**Dataset extract:**
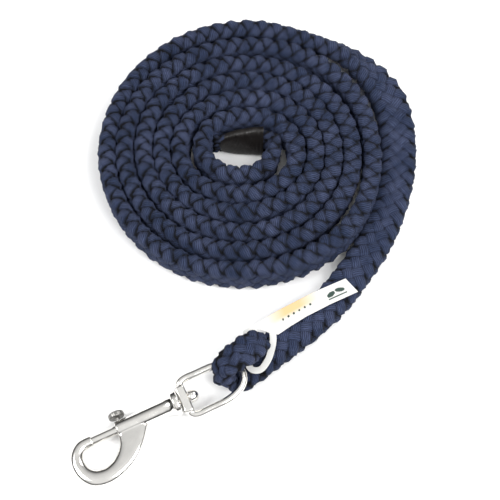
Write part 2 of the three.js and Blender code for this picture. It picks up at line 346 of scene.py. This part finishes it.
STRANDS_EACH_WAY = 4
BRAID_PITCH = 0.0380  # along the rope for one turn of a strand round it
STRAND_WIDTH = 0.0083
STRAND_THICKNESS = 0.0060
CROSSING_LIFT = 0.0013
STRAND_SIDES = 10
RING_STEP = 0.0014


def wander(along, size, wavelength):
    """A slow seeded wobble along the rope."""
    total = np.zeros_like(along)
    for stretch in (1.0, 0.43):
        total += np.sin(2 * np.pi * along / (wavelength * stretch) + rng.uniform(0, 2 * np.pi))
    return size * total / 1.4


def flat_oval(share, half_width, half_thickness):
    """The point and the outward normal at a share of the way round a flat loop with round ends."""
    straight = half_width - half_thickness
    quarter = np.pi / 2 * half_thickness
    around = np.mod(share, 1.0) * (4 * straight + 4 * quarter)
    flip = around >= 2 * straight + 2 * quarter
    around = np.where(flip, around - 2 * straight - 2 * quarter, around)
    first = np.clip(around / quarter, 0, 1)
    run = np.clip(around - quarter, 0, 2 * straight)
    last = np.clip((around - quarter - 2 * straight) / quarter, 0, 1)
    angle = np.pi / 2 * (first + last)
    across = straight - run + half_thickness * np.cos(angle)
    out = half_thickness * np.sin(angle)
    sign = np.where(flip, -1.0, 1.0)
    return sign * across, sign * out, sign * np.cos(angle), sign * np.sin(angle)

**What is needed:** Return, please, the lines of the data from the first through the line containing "RING_STEP = 0.0014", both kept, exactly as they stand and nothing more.

**Answer to the problem:**
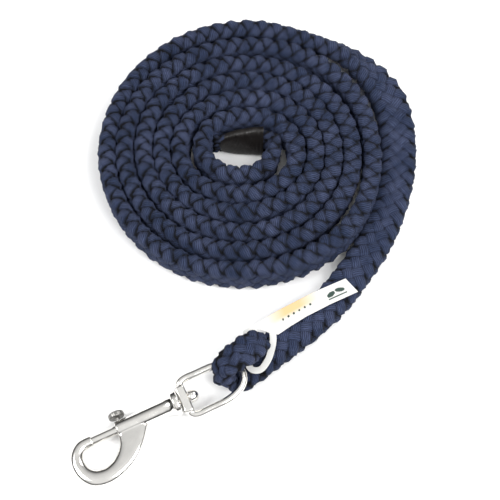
Write part 2 of the three.js and Blender code for this picture. It picks up at line 346 of scene.py. This part finishes it.
STRANDS_EACH_WAY = 4
BRAID_PITCH = 0.0380  # along the rope for one turn of a strand round it
STRAND_WIDTH = 0.0083
STRAND_THICKNESS = 0.0060
CROSSING_LIFT = 0.0013
STRAND_SIDES = 10
RING_STEP = 0.0014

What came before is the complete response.